# The Legend of Zelda: the 30th Anniversary



## DemonDragonJ (Feb 27, 2016)

This year shall mark the 30th anniversary of the _Legend of Zelda_ franchise, one of Nintendo?s best-selling, longest-running, and best-known franchises (probably second only to the _Mario_ franchise), so I wonder what shall be done to commemorate that anniversary. Given that Nintendo made a great deal over _Mario?s_ 30th anniversary (which is fully understandable) and is currently placing a great focus on _Pok?mon?s_ 20th anniversary, I fully expect them to celebrate this momentous milestone with grandeur and fanfare, as well.

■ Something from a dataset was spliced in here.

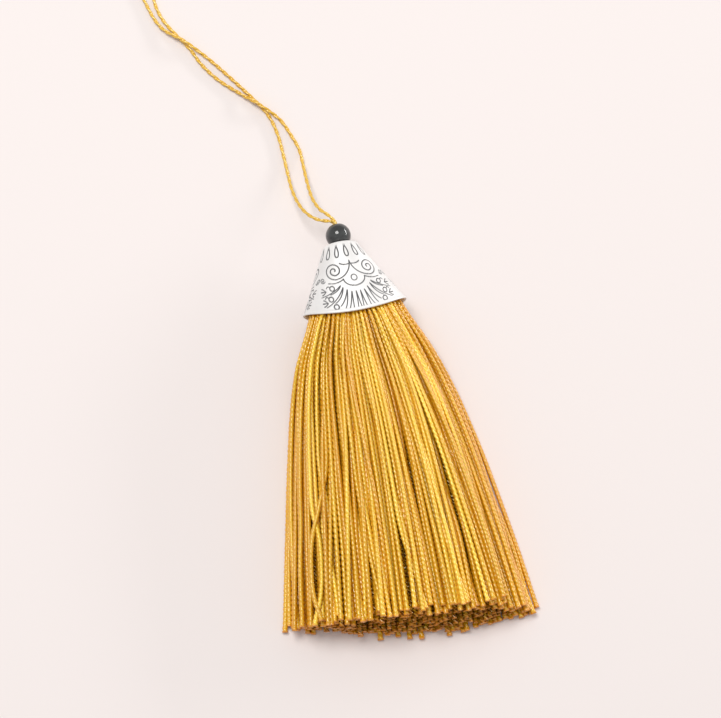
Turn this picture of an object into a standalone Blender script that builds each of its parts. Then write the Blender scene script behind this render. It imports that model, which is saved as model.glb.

What does everyone else say about this? How shall Nintendo celebrate the 30th anniversary of _The Legend of Zelda?_


----------



## Gaawa-chan (Feb 27, 2016)

Triforce-shaped noodles.


----------



## Mider T (Feb 27, 2016)

Not really that big a deal since time-travel exists in that verse.


----------



## DemonDragonJ (Feb 27, 2016)

Mider T said:


> Not really that big a deal since time-travel exists in that verse.



"Not a big deal," you say? _LoZ_ is one of the most beloved video game franchises of all time, so I assure you that its 30th anniversary is a very big deal.

Now, does anyone have anything to say on this subject? There is no way that Nintendo shall not celebrate this anniversary, so what ideas do you have for it?


----------



## Gaawa-chan (Feb 27, 2016)

They celebrated the 25th quite a bit.  I don't think we'll see as much for the 30th, but I expect at least more info on Zelda Wii U.


----------



## DemonDragonJ (Feb 28, 2016)

Gaawa-chan said:


> They celebrated the 25th quite a bit.  I don't think we'll see as much for the 30th, but I expect at least more info on Zelda Wii U.



Should not the thirtieth anniversary be a greater milestone than the twenty-fifth anniversary? What did Nintendo do to celebrate the 25th anniversary of this series?


----------



## chibbselect (Feb 28, 2016)

DemonDragonJ said:


> What did Nintendo do to celebrate the 25th anniversary of this series?



I think all they did was release Skyward Sword with a 25th anniversary soundtrack.

Anyway, dunno if they'll do anything to celebrate the 30th. I can't think of anything _realistic_ I'd want Nintendo to do, but there's plenty of unrealistic crap I'd want... 
eg: re-release of Skyward Sword with optional normal controls, 2D version of OoT, or (because why the fuck not) 3D version of LttP or LA.


----------



## Simon (Feb 29, 2016)

Twilight Princess HD and possibly new info on Zelda WiiU.

They release Super Mario Maker, a Amiibo, and lots of nostalgic videos and such on Mario's 30th Anniversary. Don't expect anything huge.


----------



## DemonDragonJ (Feb 29, 2016)

chibbselect said:


> I think all they did was release Skyward Sword with a 25th anniversary soundtrack.
> 
> Anyway, dunno if they'll do anything to celebrate the 30th. I can't think of anything _realistic_ I'd want Nintendo to do, but there's plenty of unrealistic crap I'd want...
> eg: re-release of Skyward Sword with optional normal controls, 2D version of OoT, or (because why the fuck not) 3D version of LttP or LA.





Simon said:


> Twilight Princess HD and possibly new info on Zelda WiiU.
> 
> They release Super Mario Maker, a Amiibo, and lots of nostalgic videos and such on Mario's 30th Anniversary. Don't expect anything huge.



How great of a deal is Nintendo making over _Pokemon's_ twentieth anniversary? If they are placing more emphasis on it than on _The Legend of Zelda,_ I shall be very displeased, because, as popular as _Pokemon_ is, it cannot be compared to _LoZ_ in terms of how influential and famous a franchise it is.


----------



## Aldric (Mar 6, 2016)

l'm currently playing twilight princess hd and man this game is fantastic, l'll never understand the bad reputation it gets online

far better than tww and ss, it's close to being my favorite zelda game


----------



## dream (Mar 6, 2016)

Remade Majora's Mask with super awesome graphics pls.  And more content too. :33


----------